LONDON: The UN has slammed Iran for its record on minority rights and denounced an “apparently coordinated campaign” against minorities in the country. It comes after days of violence and unrest in the Sistan and Baluchestan province.

“In Iran, an apparently coordinated campaign has been targeting minority groups since December, including in Sistan and Baluchestan, Khuzestan, and in the Kurdish provinces,” said UN High Commissioner for Human Rights Michelle Bachelet. “Mass arrests and enforced disappearances have been reported, as well as increasing numbers of executions following deeply flawed processes.

“Across the country, the exercise of civic freedoms and political or critical expression continue to be targeted through national security laws, criminal prosecution and intimidation.

“I am concerned at persistent impunity for human-rights violations, including violations that occurred in the contexts of protests in 2018 and 2019.”

Ethnic Arabs in Khuzestan and Kurds in Kurdistan province have long suffered at the hands of the regime, as have ethnic Baluchis in Sistan and Baluchestan, where in the past week unrest and violence has flared between them and security forces.

On Monday, the Islamic Revolutionary Guards Corps fired on fuel smugglers on the Iran-Pakistan border, killing 10 people according to Human Rights Watch. Since then protests and violence against the local government in Iran have escalated.

On Tuesday, protesters attacked the county governor’s office in Saravan, a city in Sistan and Baluchestan. In a separate incident unknown assailants attacked a police station, also in Saravan, with light weapons and grenade launchers, resulting in a firefight that left one police officer dead.

Iranian officials said the unrest has been brought “under control.” However, sources in contact with people inside Iran said that despite a crackdown by Tehran across the province and an internet blackout, protesters blocked highways and occupied government buildings on Thursday.

Ali Safavi, a member of Paris-based Iranian opposition group the National Council of Resistance in Iran, told Arab News that his sources there estimate the death toll related to the unrest could now be as high as 40.

“Iran’s ethnic minorities, including the Baluchis, Kurds and Arabs, have suffered tremendously from the mullahs’ discriminatory policies and practices,” he said.
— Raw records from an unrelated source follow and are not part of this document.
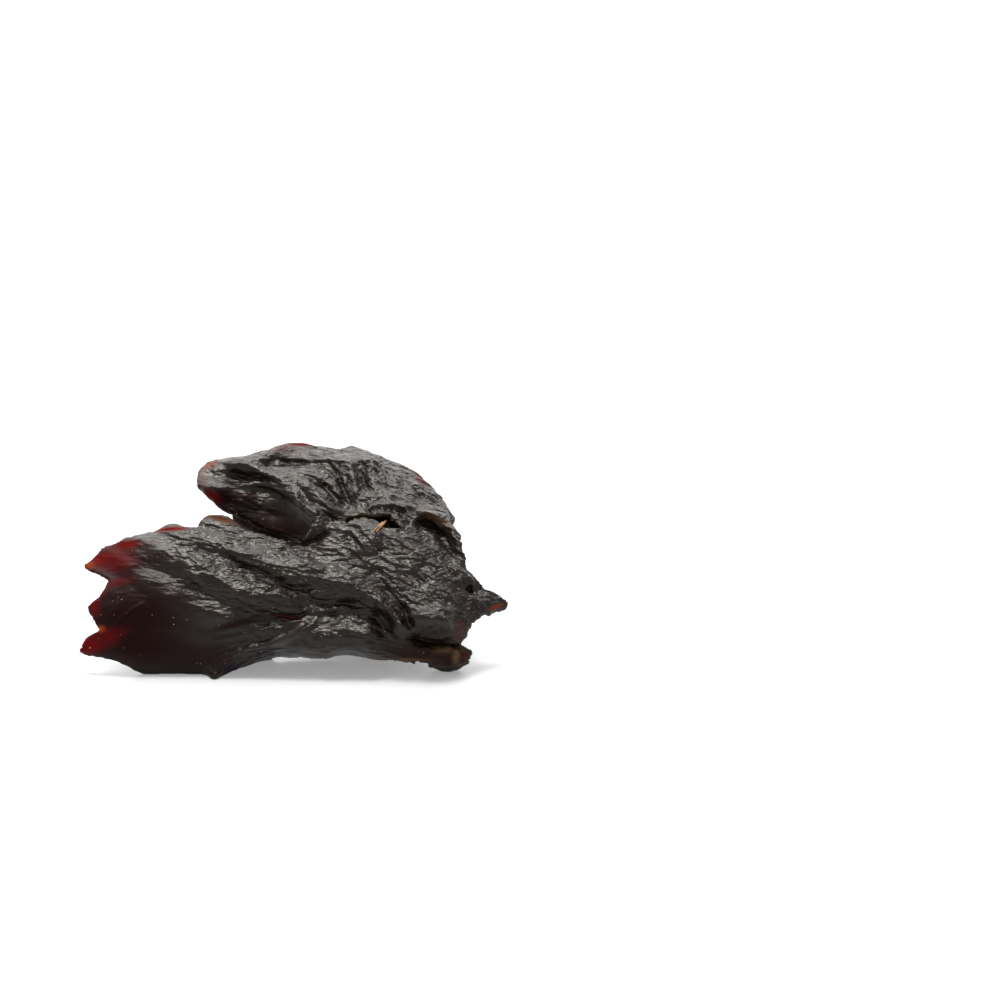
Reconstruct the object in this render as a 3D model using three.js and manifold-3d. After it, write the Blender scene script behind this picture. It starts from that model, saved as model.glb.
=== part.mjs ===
// A whole air-dried rabbit liver, in millimetres, +Z up, resting on the plane z = 0.
// It dried curled over into a low arch: the front lobe leans back from its lower edge, the upper lobe lies
// over the crest, and the rear lobe comes down behind. The lobes are thin leaves that stay joined at the
// root of the liver, on the right, and part from each other on the left. All of it is one piece of meat.
import * as THREE from "three";
import { mergeVertices } from "three/addons/utils/BufferGeometryUtils.js";
import { ImprovedNoise } from "three/addons/math/ImprovedNoise.js";
import Module from "manifold-3d";

const wasm = await Module();
wasm.setup();
const noise = new ImprovedNoise();

// Driving dimensions of the arch. Its line in the YZ plane runs from the front foot over the crest to the
// rear foot; both feet start just under the table, and are cut flat there at the end.
const ARCH_LINE = [
  [-23.5, -1], [-25.2, 5], [-23.8, 11.5], [-18.5, 18.5], [-10.5, 24.6], [-1, 29.6],
  [8.5, 33], [16.5, 31.6], [21.5, 24], [24, 13], [27, 3], [28, -1],
];
const NARROWING = 0.6; // share of its size that the arch loses towards the root, on the right
const NARROWING_SPAN = [10, 50]; // where along x it would lose all of that
const ROOT_FORWARD = 9; // how far the root end sits in front of the middle
const ROOT_SPAN = [10, 34]; // where along x it comes forward
const BELLY_TUCK = 10; // how far the lower edge turns under the belly
const BELLY_SPAN = [-12, -2]; // where along x that begins
const FOOT_TUCK = 4.5; // how far it turns under the foot, at the right of the belly
const FOOT_SPAN = [16, 27];
const TUCK_HEIGHT = 10; // below which the edge turns under
const TIP_RETREAT = { from: -20, reach: 19, depth: 3 }; // how the left-hand fingers bend backwards
const TOOTH = { at: -11.2, width: 1.5, height: 3.2, reach: 4 }; // it points forward beside the belly

// Driving dimensions of the lobes: thickness of the flesh, and of its dried edge.
const EDGE_THICKNESS = 0.9;
const FRONT_THICKNESS = 3.4;
const UPPER_THICKNESS = 4.6;
const REAR_THICKNESS = 3.0;
const TAIL_THICKNESS = 3.2;
const EDGE_TAPER = 6; // width of the rim over which a lobe thins to its edge
const EDGE_STEP = 1.25; // spacing of the points along an edge
const EDGE_RAGGEDNESS = 0.55; // how far an edge strays from its outline
const REAR_RAGGEDNESS = 0.2;
const RAG_SCALE = 0.9; // waves a millimetre of that
const EDGE_CURL = 0.7; // how far an edge curls off the arch, or towards it
const CURL_LENGTH = 6; // how long such a curl is
const CURL_RIM = 5; // and how far it reaches in from the edge
const RELIEF_AT_EDGE = 0.3; // share of the skin's relief that is left at an edge
const RELIEF_RIM = 2; // how far in from an edge all of it is there
const REAR_DEPTH = 2.4; // how far the rear lobe lies inside the others
const REAR_END = { from: 21, radius: 9, smallest: 0.1 }; // how its right-hand end rounds off

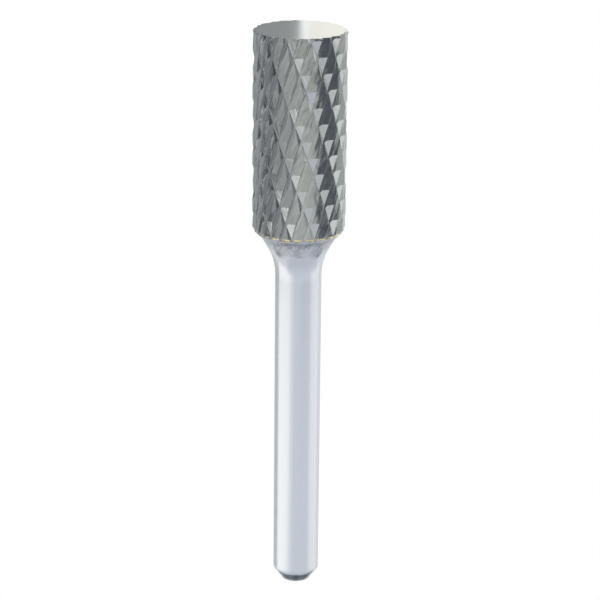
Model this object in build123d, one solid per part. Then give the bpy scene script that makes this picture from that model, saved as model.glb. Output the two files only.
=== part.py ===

“The savage crackdown, including the deployment of tanks, on the defenseless people of Saravan and other cities in the Sistan and Baluchestan Province is, by any measure, a crime against humanity.

“The international community should waste no time condemning the slaughter in the strongest language possible and launch an independent international inquiry.”

Safavi condemned the lack of response from EU nations to the violence, and slammed plans to proceed with an EU-funded online Europe-Iran Business Forum next week, despite egregious human-rights abuses in the country and terrorist activity on the European continent that has been linked to Iran.

“To the EU, making a buck by European business is more valuable than the lives of the Iranian people,” he said.